What is needed: Output all of the data below exactly as given.

Lines of data:

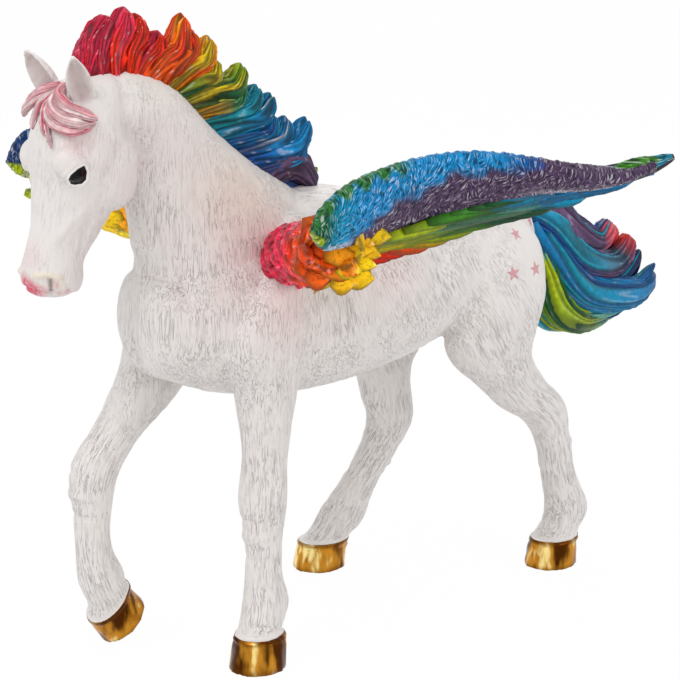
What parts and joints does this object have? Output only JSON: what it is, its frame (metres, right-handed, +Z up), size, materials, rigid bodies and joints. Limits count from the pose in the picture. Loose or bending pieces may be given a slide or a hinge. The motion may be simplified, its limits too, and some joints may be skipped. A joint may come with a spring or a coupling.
{
  "type": "winged horse figurine",
  "caption": "Walking winged horse figurine with raised wings, a standing flame-shaped mane and a waved tail, standing on its hooves as an ornament or a toy.",
  "frame": {"origin": "middle of the figurine's bounding box, at the level of the soles of its standing hooves", "axes": "+Z up, +X towards the horse's left side, +Y from its head towards its tail"},
  "size_m": [0.1178, 0.1636, 0.1243],
  "materials": {
    "white_body": "satin painted",
    "wing_paint": "hand-painted, rainbow colours with a pale dry-brushed relief",
    "mane_paint": "hand-painted in rainbow colours, glossy",
    "forelock_paint": "hand-painted in pink and white",
    "tail_paint": "hand-painted in blue, purple and green, glossy"
  },
  "bodies": {
    "root": {"torso": "white_body", "neck": "white_body", "head": "white_body", "left_foreleg": "white_body", "right_foreleg": "white_body", "left_hind_leg": "white_body", "right_hind_leg": "white_body", "left_wing": "wing_paint", "right_wing": "wing_paint", "mane": "mane_paint", "forelock": "forelock_paint", "tail": "tail_paint"}
  },
  "joints": []
}
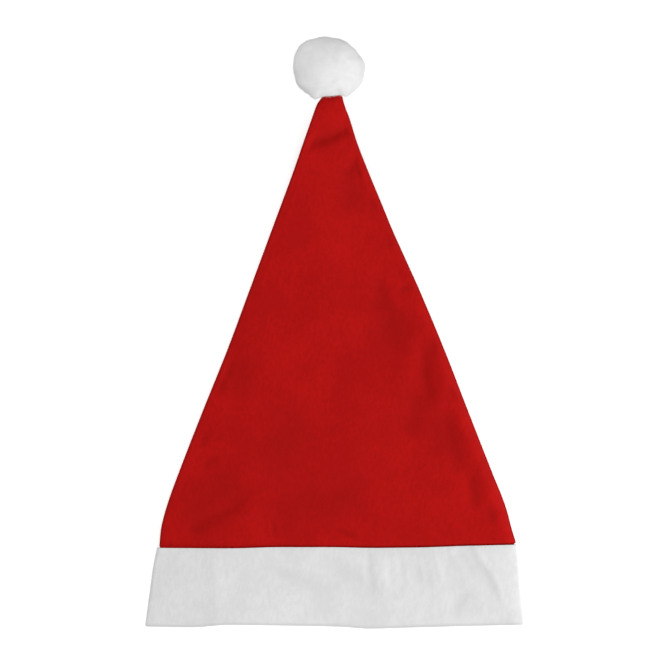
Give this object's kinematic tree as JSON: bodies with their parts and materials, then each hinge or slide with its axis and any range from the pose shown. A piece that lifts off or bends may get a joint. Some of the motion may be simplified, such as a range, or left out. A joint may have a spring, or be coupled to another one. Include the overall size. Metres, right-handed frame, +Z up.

Solution below:
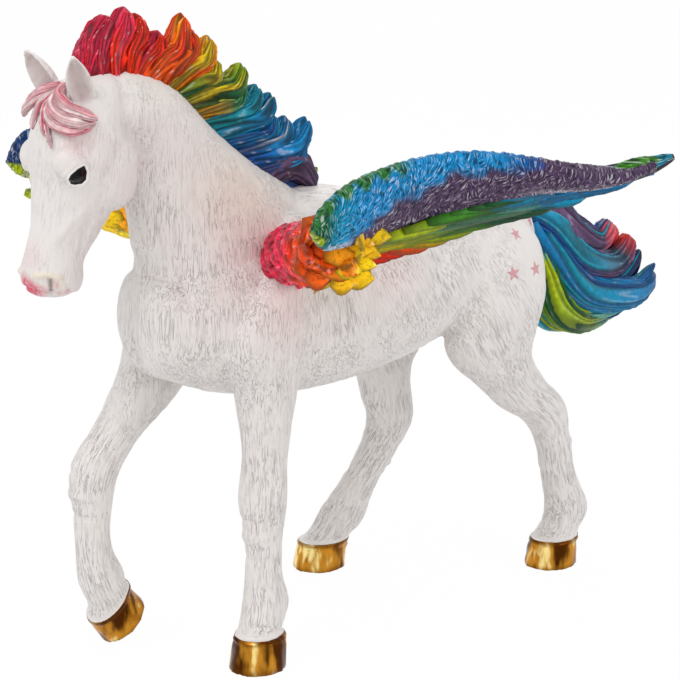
What parts and joints does this object have? Output only JSON: what it is, its frame (metres, right-handed, +Z up), size, materials, rigid bodies and joints. Limits count from the pose in the picture. Loose or bending pieces may be given a slide or a hinge. The motion may be simplified, its limits too, and some joints may be skipped. A joint may come with a spring or a coupling.
{
  "type": "winged horse figurine",
  "caption": "Walking winged horse figurine with raised wings, a standing flame-shaped mane and a waved tail, standing on its hooves as an ornament or a toy.",
  "frame": {"origin": "middle of the figurine's bounding box, at the level of the soles of its standing hooves", "axes": "+Z up, +X towards the horse's left side, +Y from its head towards its tail"},
  "size_m": [0.1178, 0.1636, 0.1243],
  "materials": {
    "white_body": "satin painted",
    "wing_paint": "hand-painted, rainbow colours with a pale dry-brushed relief",
    "mane_paint": "hand-painted in rainbow colours, glossy",
    "forelock_paint": "hand-painted in pink and white",
    "tail_paint": "hand-painted in blue, purple and green, glossy"
  },
  "bodies": {
    "root": {"torso": "white_body", "neck": "white_body", "head": "white_body", "left_foreleg": "white_body", "right_foreleg": "white_body", "left_hind_leg": "white_body", "right_hind_leg": "white_body", "left_wing": "wing_paint", "right_wing": "wing_paint", "mane": "mane_paint", "forelock": "forelock_paint", "tail": "tail_paint"}
  },
  "joints": []
}
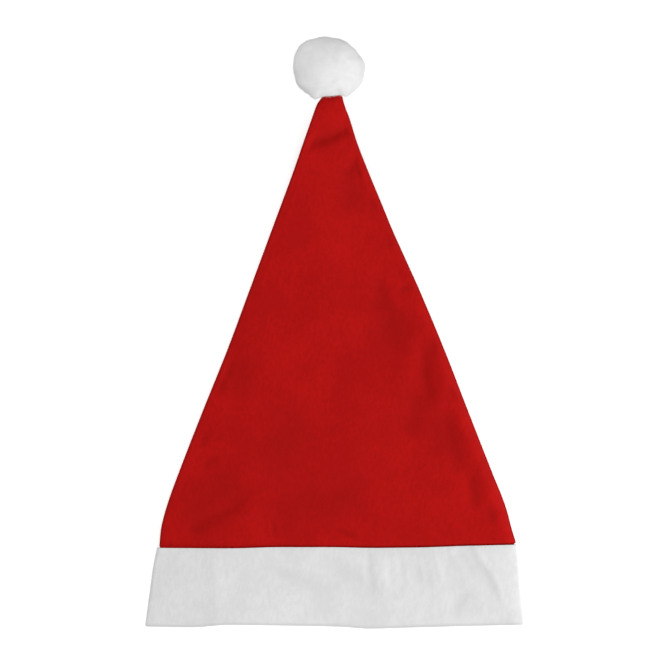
Give this object's kinematic tree as JSON: bodies with their parts and materials, then each hinge or slide with its axis and any range from the pose shown. A piece that lifts off or bends may get a joint. Some of the motion may be simplified, such as a range, or left out. A joint may have a spring, or be coupled to another one. Include the overall size. Metres, right-handed frame, +Z up.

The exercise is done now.